**TASK TO CARRY OUT**: Reproduce each line exactly.
╔══
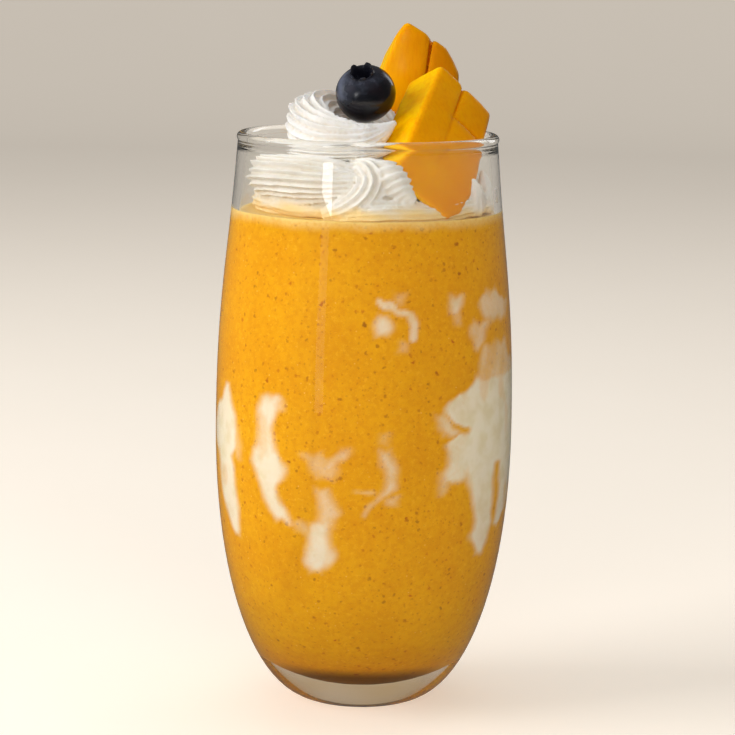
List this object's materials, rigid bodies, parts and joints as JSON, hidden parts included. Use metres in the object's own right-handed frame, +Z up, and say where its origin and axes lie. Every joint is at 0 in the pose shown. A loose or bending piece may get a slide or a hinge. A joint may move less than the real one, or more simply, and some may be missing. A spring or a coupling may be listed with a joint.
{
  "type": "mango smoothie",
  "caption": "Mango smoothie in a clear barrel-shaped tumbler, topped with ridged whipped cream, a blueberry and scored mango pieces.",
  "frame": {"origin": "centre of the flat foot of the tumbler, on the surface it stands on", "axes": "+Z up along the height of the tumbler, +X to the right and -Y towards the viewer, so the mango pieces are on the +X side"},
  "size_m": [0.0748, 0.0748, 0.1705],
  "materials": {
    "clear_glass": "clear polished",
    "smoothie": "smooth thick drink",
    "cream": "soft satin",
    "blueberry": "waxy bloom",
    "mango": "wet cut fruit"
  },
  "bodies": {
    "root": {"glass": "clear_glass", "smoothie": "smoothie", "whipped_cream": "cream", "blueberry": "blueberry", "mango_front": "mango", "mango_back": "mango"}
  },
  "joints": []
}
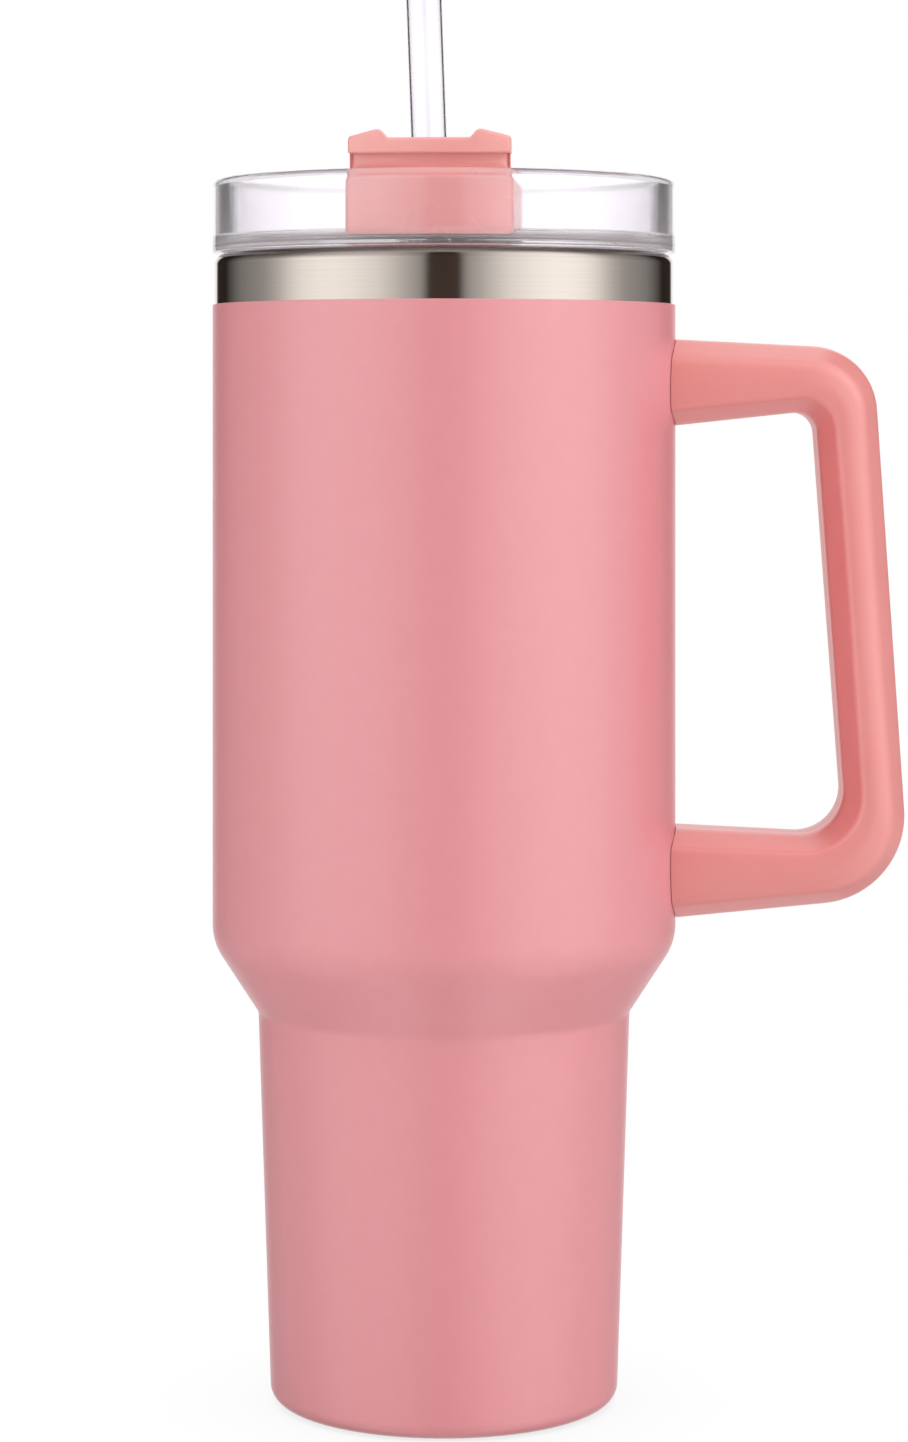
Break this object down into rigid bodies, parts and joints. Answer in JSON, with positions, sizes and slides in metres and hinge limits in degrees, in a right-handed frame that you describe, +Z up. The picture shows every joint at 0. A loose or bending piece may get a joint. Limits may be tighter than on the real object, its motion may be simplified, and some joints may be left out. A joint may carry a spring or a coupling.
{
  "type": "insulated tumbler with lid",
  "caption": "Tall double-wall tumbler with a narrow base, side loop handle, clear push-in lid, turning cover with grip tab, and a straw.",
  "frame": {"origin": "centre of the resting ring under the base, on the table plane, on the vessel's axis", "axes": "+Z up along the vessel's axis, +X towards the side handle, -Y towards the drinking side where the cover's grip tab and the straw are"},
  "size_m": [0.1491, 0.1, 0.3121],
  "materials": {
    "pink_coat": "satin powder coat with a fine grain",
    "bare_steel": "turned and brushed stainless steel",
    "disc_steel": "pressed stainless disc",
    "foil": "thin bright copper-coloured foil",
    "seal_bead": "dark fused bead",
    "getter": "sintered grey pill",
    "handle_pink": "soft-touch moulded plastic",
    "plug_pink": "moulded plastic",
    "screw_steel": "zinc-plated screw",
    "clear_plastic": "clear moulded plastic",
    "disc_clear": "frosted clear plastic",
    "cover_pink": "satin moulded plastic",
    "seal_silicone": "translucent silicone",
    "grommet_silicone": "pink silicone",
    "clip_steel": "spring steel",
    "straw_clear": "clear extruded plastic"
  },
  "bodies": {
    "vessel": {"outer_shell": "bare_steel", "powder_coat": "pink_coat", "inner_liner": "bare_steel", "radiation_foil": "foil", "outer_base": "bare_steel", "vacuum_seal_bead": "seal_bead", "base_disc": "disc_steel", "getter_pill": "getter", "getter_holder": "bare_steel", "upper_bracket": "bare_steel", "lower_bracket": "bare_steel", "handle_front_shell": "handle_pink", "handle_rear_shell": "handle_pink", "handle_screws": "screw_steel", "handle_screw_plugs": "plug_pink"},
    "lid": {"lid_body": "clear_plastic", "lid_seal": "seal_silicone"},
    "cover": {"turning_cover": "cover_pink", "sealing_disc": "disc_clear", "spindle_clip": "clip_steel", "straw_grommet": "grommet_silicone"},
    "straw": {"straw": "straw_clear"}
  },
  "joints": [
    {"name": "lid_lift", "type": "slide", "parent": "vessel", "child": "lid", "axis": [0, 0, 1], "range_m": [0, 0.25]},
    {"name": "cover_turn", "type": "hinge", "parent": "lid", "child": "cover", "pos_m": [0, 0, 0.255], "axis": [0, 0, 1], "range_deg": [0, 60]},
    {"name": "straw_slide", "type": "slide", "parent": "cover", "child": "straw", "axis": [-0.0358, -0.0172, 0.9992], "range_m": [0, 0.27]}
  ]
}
╚══
**OUTPUT OF THE EXERCISE**:
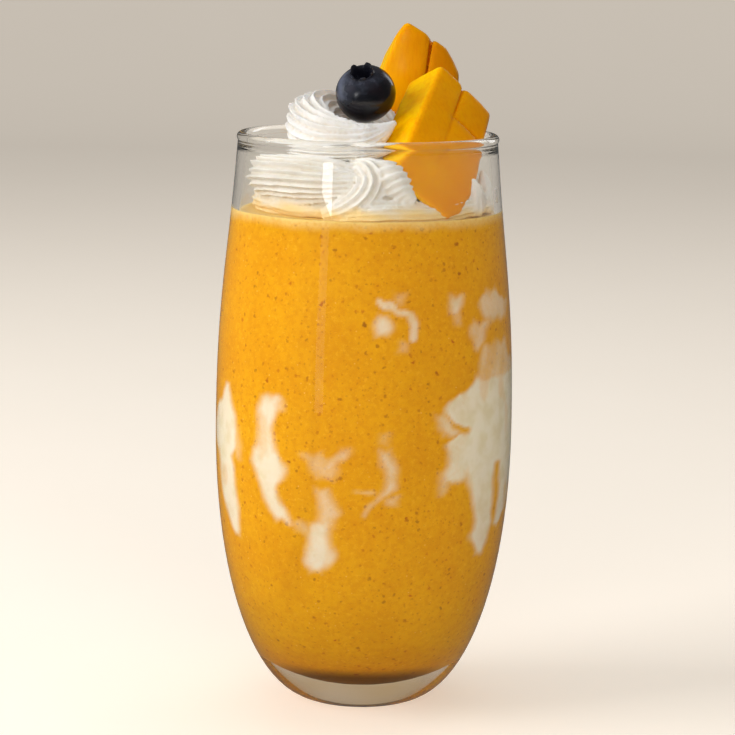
List this object's materials, rigid bodies, parts and joints as JSON, hidden parts included. Use metres in the object's own right-handed frame, +Z up, and say where its origin and axes lie. Every joint is at 0 in the pose shown. A loose or bending piece may get a slide or a hinge. A joint may move less than the real one, or more simply, and some may be missing. A spring or a coupling may be listed with a joint.
{
  "type": "mango smoothie",
  "caption": "Mango smoothie in a clear barrel-shaped tumbler, topped with ridged whipped cream, a blueberry and scored mango pieces.",
  "frame": {"origin": "centre of the flat foot of the tumbler, on the surface it stands on", "axes": "+Z up along the height of the tumbler, +X to the right and -Y towards the viewer, so the mango pieces are on the +X side"},
  "size_m": [0.0748, 0.0748, 0.1705],
  "materials": {
    "clear_glass": "clear polished",
    "smoothie": "smooth thick drink",
    "cream": "soft satin",
    "blueberry": "waxy bloom",
    "mango": "wet cut fruit"
  },
  "bodies": {
    "root": {"glass": "clear_glass", "smoothie": "smoothie", "whipped_cream": "cream", "blueberry": "blueberry", "mango_front": "mango", "mango_back": "mango"}
  },
  "joints": []
}
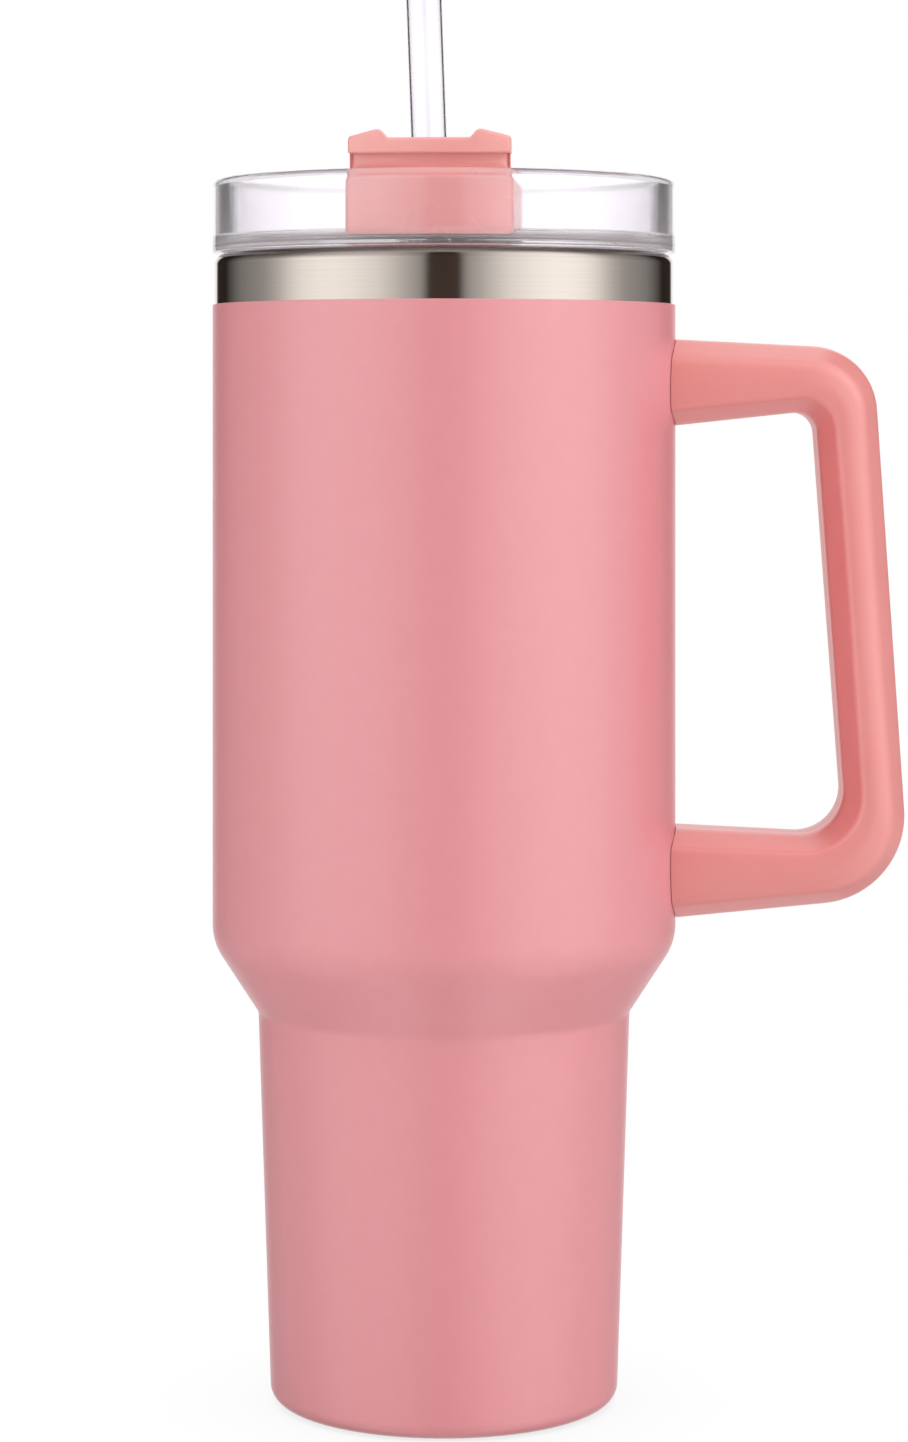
Break this object down into rigid bodies, parts and joints. Answer in JSON, with positions, sizes and slides in metres and hinge limits in degrees, in a right-handed frame that you describe, +Z up. The picture shows every joint at 0. A loose or bending piece may get a joint. Limits may be tighter than on the real object, its motion may be simplified, and some joints may be left out. A joint may carry a spring or a coupling.
{
  "type": "insulated tumbler with lid",
  "caption": "Tall double-wall tumbler with a narrow base, side loop handle, clear push-in lid, turning cover with grip tab, and a straw.",
  "frame": {"origin": "centre of the resting ring under the base, on the table plane, on the vessel's axis", "axes": "+Z up along the vessel's axis, +X towards the side handle, -Y towards the drinking side where the cover's grip tab and the straw are"},
  "size_m": [0.1491, 0.1, 0.3121],
  "materials": {
    "pink_coat": "satin powder coat with a fine grain",
    "bare_steel": "turned and brushed stainless steel",
    "disc_steel": "pressed stainless disc",
    "foil": "thin bright copper-coloured foil",
    "seal_bead": "dark fused bead",
    "getter": "sintered grey pill",
    "handle_pink": "soft-touch moulded plastic",
    "plug_pink": "moulded plastic",
    "screw_steel": "zinc-plated screw",
    "clear_plastic": "clear moulded plastic",
    "disc_clear": "frosted clear plastic",
    "cover_pink": "satin moulded plastic",
    "seal_silicone": "translucent silicone",
    "grommet_silicone": "pink silicone",
    "clip_steel": "spring steel",
    "straw_clear": "clear extruded plastic"
  },
  "bodies": {
    "vessel": {"outer_shell": "bare_steel", "powder_coat": "pink_coat", "inner_liner": "bare_steel", "radiation_foil": "foil", "outer_base": "bare_steel", "vacuum_seal_bead": "seal_bead", "base_disc": "disc_steel", "getter_pill": "getter", "getter_holder": "bare_steel", "upper_bracket": "bare_steel", "lower_bracket": "bare_steel", "handle_front_shell": "handle_pink", "handle_rear_shell": "handle_pink", "handle_screws": "screw_steel", "handle_screw_plugs": "plug_pink"},
    "lid": {"lid_body": "clear_plastic", "lid_seal": "seal_silicone"},
    "cover": {"turning_cover": "cover_pink", "sealing_disc": "disc_clear", "spindle_clip": "clip_steel", "straw_grommet": "grommet_silicone"},
    "straw": {"straw": "straw_clear"}
  },
  "joints": [
    {"name": "lid_lift", "type": "slide", "parent": "vessel", "child": "lid", "axis": [0, 0, 1], "range_m": [0, 0.25]},
    {"name": "cover_turn", "type": "hinge", "parent": "lid", "child": "cover", "pos_m": [0, 0, 0.255], "axis": [0, 0, 1], "range_deg": [0, 60]},
    {"name": "straw_slide", "type": "slide", "parent": "cover", "child": "straw", "axis": [-0.0358, -0.0172, 0.9992], "range_m": [0, 0.27]}
  ]
}